Please review and possibly fold the followup patch.

---
0-DAY CI Kernel Test Service, Intel Corporation
https://lists.01.org/hyperkitty/list/[email protected]


Attachments:
(No filename) (2.42 kB)
.config.gz (45.49 kB)
Download all attachments

2021-07-15 19:05:10

by Peter Xu

[permalink] [raw]
Subject: Re: [RFC PATCH] mm/hugetlb: __unmap_hugepage_range() can be static

On Fri, Jul 16, 2021 at 01:05:24AM +0800, kernel test robot wrote:
> mm/hugetlb.c:4334:6: warning: symbol '__unmap_hugepage_range' was not declared.
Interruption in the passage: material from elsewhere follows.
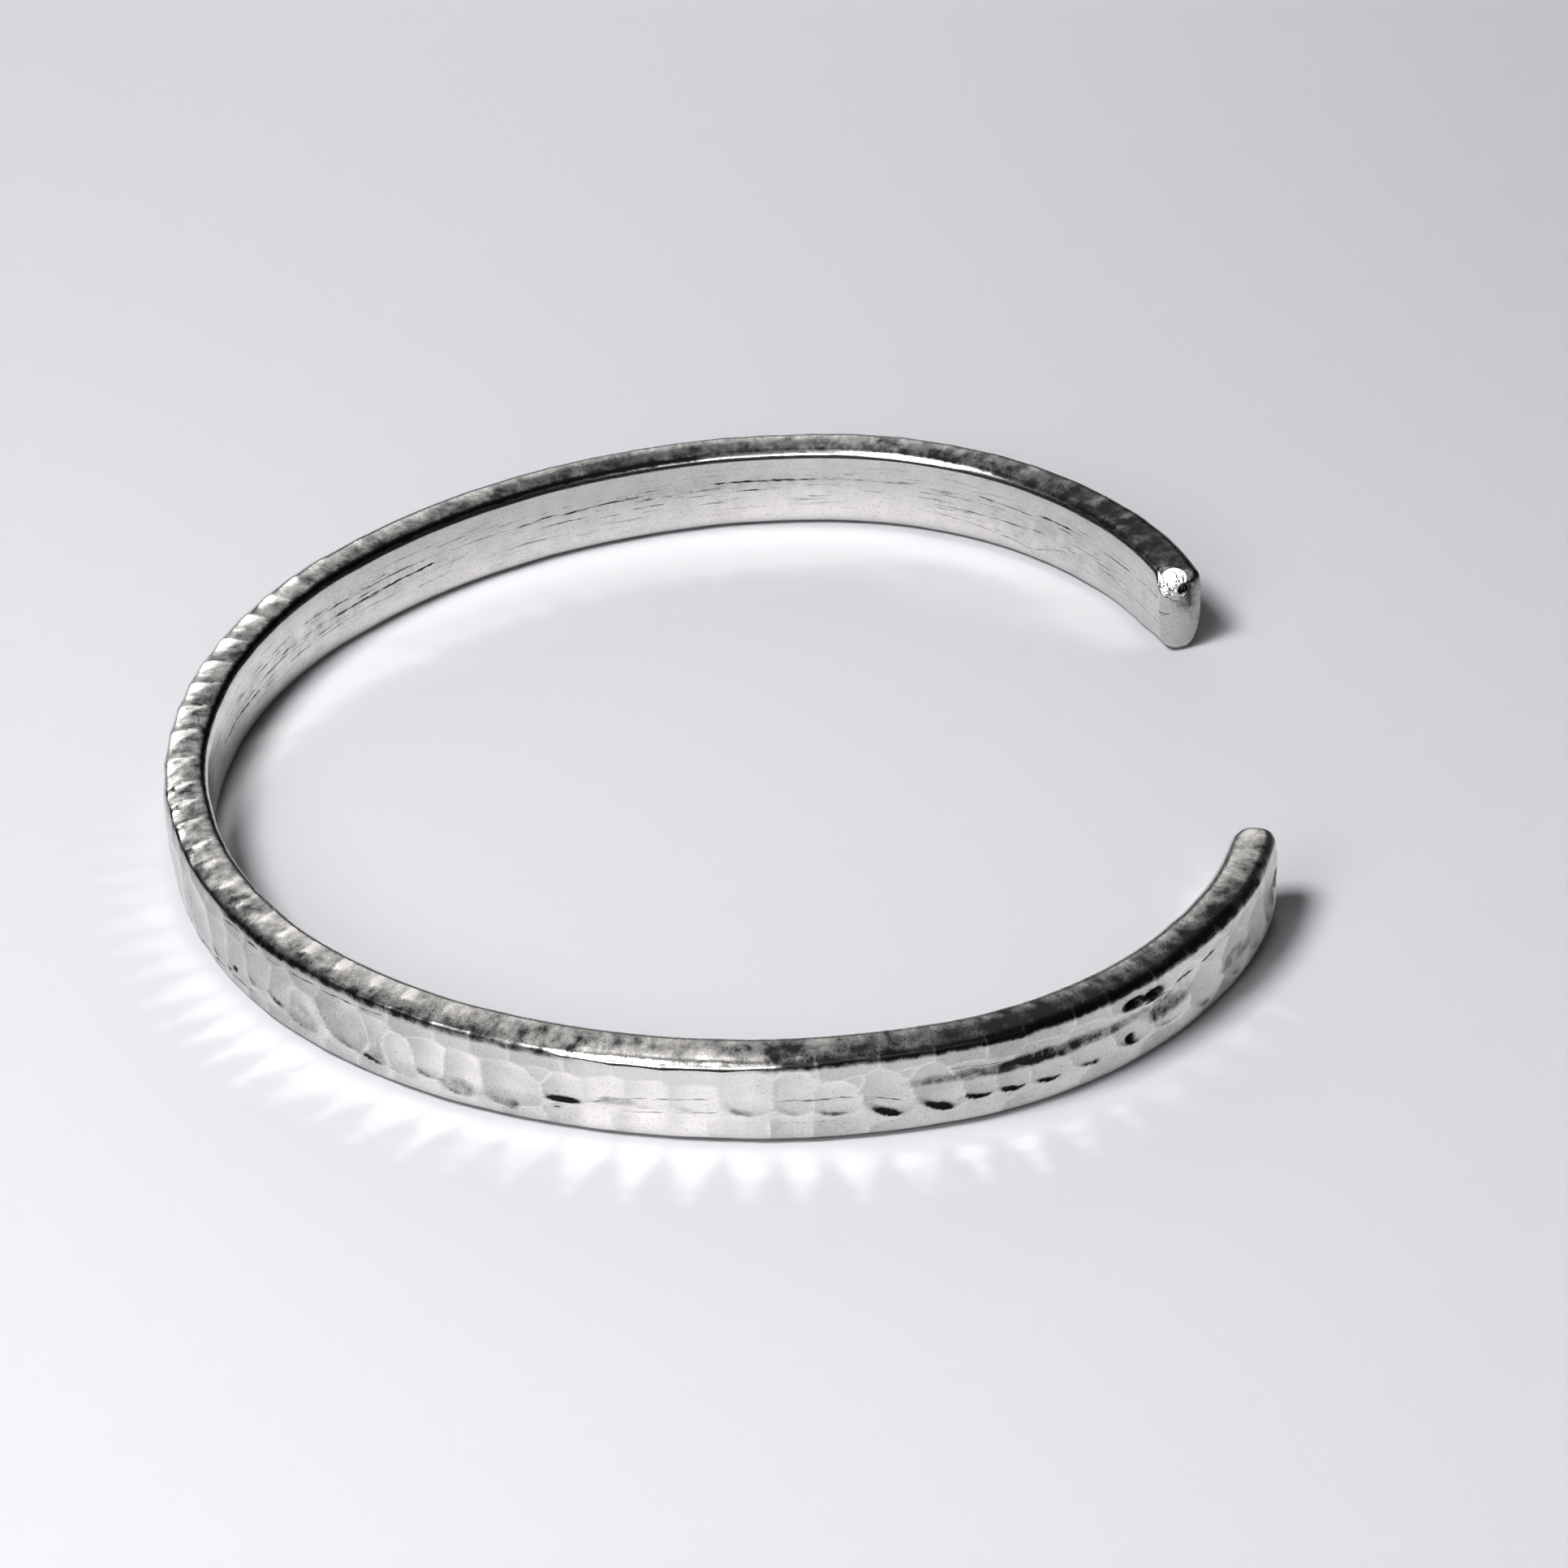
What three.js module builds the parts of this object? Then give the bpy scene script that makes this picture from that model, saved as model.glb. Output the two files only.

Should it be static?
>
> Reported-by: kernel test robot <[email protected]>
> Signed-off-by: kernel test robot <[email protected]>
> ---
> hugetlb.c | 6 +++---
> 1 file changed, 3 insertions(+), 3 deletions(-)
>
> diff --git a/mm/hugetlb.c b/mm/hugetlb.c
> index 924553aa8f789ad..4bdd637b0c29a95 100644
> --- a/mm/hugetlb.c
> +++ b/mm/hugetlb.c
> @@ -4331,9 +4331,9 @@ int copy_hugetlb_page_range(struct mm_struct *dst, struct mm_struct *src,
> return ret;
> }
>
> -void __unmap_hugepage_range(struct mmu_gather *tlb, struct vm_area_struct *vma,
> - unsigned long start, unsigned long end,
> - struct page *ref_page)
> +static void __unmap_hugepage_range(struct mmu_gather *tlb, struct vm_area_struct *vma,
> + unsigned long start, unsigned long end,
> + struct page *ref_page)
> {
> struct mm_struct *mm = vma->vm_mm;
> unsigned long address;

Will squash this change into the patch. Thanks.

--
Peter Xu